Warren 'Puff' Weaver

May 29, 2010|By MARLO BARNHART
  • Warren "Puff" Weaver is shown at work in the early days of Antrim Way Motors (now Honda) in Greencastle, Pa. Weaver founded the dealership in 1955.
Submitted photo,

Editor's note: Each Sunday, The Herald-Mail runs "A Life Remembered." Each story in this continuing series takes a look back -- through the eyes of family, friends, co-workers and others -- at a member of the community who died recently. Today's "A Life Remembered" is about Warren "Puff" Weaver, who died May 8 at the age of 87. His obituary appeared in the May 10 edition of The Herald-Mail.

GREENCASTLE, Pa. -- For the many people who met and did business with Warren "Puff" Weaver in the last 55 years at Antrim Way Motors (now Honda), they were only getting a small part of the picture of his life.

Puff was first and foremost the husband of Jane Hamilton Weaver since 1941. Together, they have journeyed through a world war, its aftermath and the starting of a new business while raising a son and daughter.

When Puff died, he was in the process of moving into a new home on one level so his wife could return from Quincy Home and resume their life together under one roof. It was his dream but, as Cherie Weaver explained, it was not to be.


The wife of Puff's grandson Greg, Cherie said the couple had a wonderful relationship, one she aspires to emulate with Greg.

Constant work at the new house interfered with Puff's kidney dialysis schedule and he weakened, she said. At the funeral, Greg told all in attendance that he hoped to be that kind of husband.

The nickname "Puff" was attached to him when, as a boy, he was playing football and got the wind knocked out of him after a tackle.

"He was gasping for air so they started calling him that," Cherie said.

Cherie first met Puff and Greg when she was a newspaper advertising representative assigned to the dealership. Now, Cherie works at the dealership handling the ads and running the gift shop.

"Greg and I were married in 2002 ... Puff was Greg's best man," Cherie said. "They always had a more father-son type relationship -- real confidants," Cherie said.

Boyhood memories for Greg include riding on the armrest of the family car all the way to the beach.

As he grew older, Greg and his grandfather would enjoy dress-up dinners at Airport Inn and brunches in Georgetown and outings on Greg's boat in Deale, Md.

"Once, when my grandfather bought himself a white Acura when he was in his 70s, I got one, too, and we'd race," Greg said.

Within the community, Puff was known for his kind smile and ability to greet all kinds of people, Greg said.

"He was very friendly but also humble," Greg said.

Greg is vice president and in charge of day-to-day operations at the business. Greg's father, Steven, is president of the dealership.

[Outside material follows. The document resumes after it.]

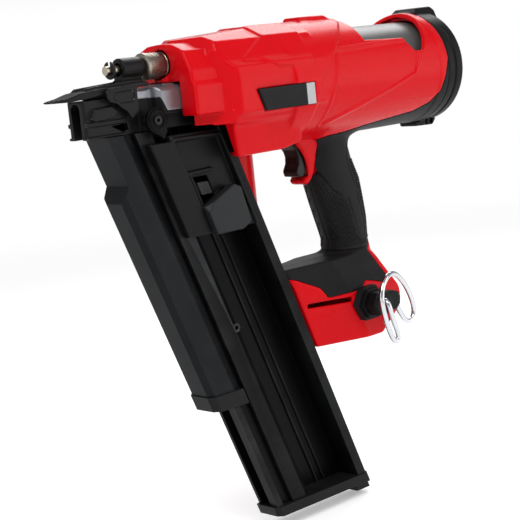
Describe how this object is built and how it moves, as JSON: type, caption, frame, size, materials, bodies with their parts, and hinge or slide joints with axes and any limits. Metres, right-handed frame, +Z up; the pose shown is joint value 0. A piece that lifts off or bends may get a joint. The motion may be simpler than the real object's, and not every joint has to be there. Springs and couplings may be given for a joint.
{
  "type": "cordless framing nailer",
  "caption": "Battery-type framing nailer with slanted nail magazine, gas-spring barrel, rubber grip, depth adjuster and wire rafter hook.",
  "frame": {"origin": "on the drive axis at the mouth of the nail exit", "axes": "+X from the nose to the rear cap, -Y is the tool's left side, +Z up"},
  "size_m": [0.392, 0.1176, 0.3805],
  "materials": {
    "red_shell": "moulded satin red",
    "grip_rubber": "moulded rubber",
    "cap_black": "moulded black",
    "tank_grey": "grey coating",
    "bumper_rubber": "rubber",
    "alloy": "machined",
    "seal_polymer": "moulded",
    "hard_steel": "ground",
    "brass_bush": "plain",
    "motor_black": "black coating",
    "rotor_steel": "laminated",
    "black_steel": "black phosphate",
    "cast_alloy": "die cast",
    "bright_steel": "bright",
    "knob_steel": "knurled",
    "magazine_black": "dark",
    "rail_black": "anodised black",
    "cover_black": "moulded grey-black",
    "pusher_black": "moulded",
    "trigger_black": "moulded",
    "insert_grey": "light grey",
    "board_green": "potted board",
    "wire_chrome": "bright plated wire"
  },
  "bodies": {
    "frame": {"housing_left": "red_shell", "housing_right": "red_shell", "grip_left": "grip_rubber", "grip_right": "grip_rubber", "belly_skin": "grip_rubber", "rear_cap_ring": "cap_black", "rear_cap_plate": "cap_black", "gas_cylinder": "tank_grey", "piston_bumper": "bumper_rubber", "lifter_bearings": "brass_bush", "gearbox_case": "alloy", "motor_can": "motor_black", "nose_guide": "black_steel", "nose_casting": "cast_alloy", "adjuster_block": "magazine_black", "magazine_body": "magazine_black", "magazine_rail": "rail_black", "nail_tip_cover": "cover_black", "cover_end_cap": "cap_black", "magazine_end_cap": "cap_black", "magazine_screw": "black_steel", "magazine_ears": "black_steel", "magazine_pins": "black_steel", "magazine_bracket": "black_steel", "trigger_pin": "bright_steel", "bumper_inserts": "insert_grey", "side_bumper_left": "bumper_rubber", "side_bumper_right": "bumper_rubber", "housing_screws": "black_steel", "trigger_switch": "trigger_black", "control_board": "board_green", "terminal_block": "trigger_black", "terminals": "brass_bush", "hook_mount": "cap_black", "hex_key": "bright_steel"},
    "contact": {"contact_arm": "black_steel", "adjuster_rod": "bright_steel", "retaining_clip": "black_steel"},
    "depth_knob": {"depth_knob": "knob_steel"},
    "pusher": {"pusher_body": "pusher_black", "pusher_pad": "pusher_black"},
    "pusher_latch": {"pusher_latch": "bright_steel"},
    "trigger": {"trigger": "trigger_black"},
    "driver": {"piston": "alloy", "piston_seal": "seal_polymer", "driver_blade": "hard_steel"},
    "lifter": {"lifter_wheel": "hard_steel", "lifter_pins": "hard_steel"},
    "rotor": {"motor_rotor": "rotor_steel"},
    "hook": {"hook_swivel": "cap_black", "hook_wire": "wire_chrome"}
  },
  "joints": [
    {"name": "contact_slide", "type": "slide", "parent": "frame", "child": "contact", "axis": [1, 0, 0], "range_m": [0, 0.01], "stiffness_N_per_m": 400},
    {"name": "knob_turn", "type": "hinge", "parent": "contact", "child": "depth_knob", "pos_m": [0.07, 0, 0.0246], "axis": [1, 0, 0], "continuous": true},
    {"name": "pusher_slide", "type": "slide", "parent": "frame", "child": "pusher", "axis": [0.3584, 0, -0.9336], "range_m": [0, 0.205], "stiffness_N_per_m": 60},
    {"name": "latch_press", "type": "slide", "parent": "pusher", "child": "pusher_latch", "axis": [0, 1, 0], "range_m": [0, 0.003], "stiffness_N_per_m": 200},
    {"name": "trigger_pull", "type": "hinge", "parent": "frame", "child": "trigger", "pos_m": [0.203, 0, -0.047], "axis": [0, -1, 0], "range_deg": [0, 12], "stiffness_Nm_per_rad": 0.3},
    {"name": "driver_stroke", "type": "slide", "parent": "frame", "child": "driver", "axis": [-1, 0, 0], "range_m": [0, 0.096], "stiffness_N_per_m": 200},
    {"name": "lifter_turn", "type": "hinge", "parent": "frame", "child": "lifter", "pos_m": [0.161, 0.01919, 0], "axis": [0, 0, -1], "range_deg": [0, 321]},
    {"name": "rotor_turn", "type": "hinge", "parent": "frame", "child": "rotor", "pos_m": [0.161, 0.035, -0.08], "axis": [0, 0, -1], "range_deg": [0, 1925]},
    {"name": "hook_swing", "type": "hinge", "parent": "frame", "child": "hook", "pos_m": [0.234, -0.04, -0.175], "axis": [0, 1, 0], "range_deg": [-60, 60]}
  ],
  "couplings": [
    {"joint": "lifter_turn", "follows": "driver_stroke", "rad_per_m": 58.173},
    {"joint": "rotor_turn", "follows": "driver_stroke", "rad_per_m": 349.04}
  ]
}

Puff's daughter, Pamela "Pinky" Knepper, is the oldest child. Pamela, 69, said her parents met at Pen Mar as teenagers. She, too, enjoyed going to that park with her husband, who passed away in 2006.

"I loved to dance," she said.

Pamela said she ate dinner with her father nearly every night toward the end. She said her past is filled with wonderful family memories.

"We have lots of lovely pictures to show for it," she said.

Puff set Pamela up with her first two llamas in 1991 when she started a new business.

"Dad gave so much and he did it so quietly," Pamela said. "He was a kind and gentle father."

Now, she has 13 of the animals.

"I may get into weaving. After all, Weaver is my maiden name," Pamela said.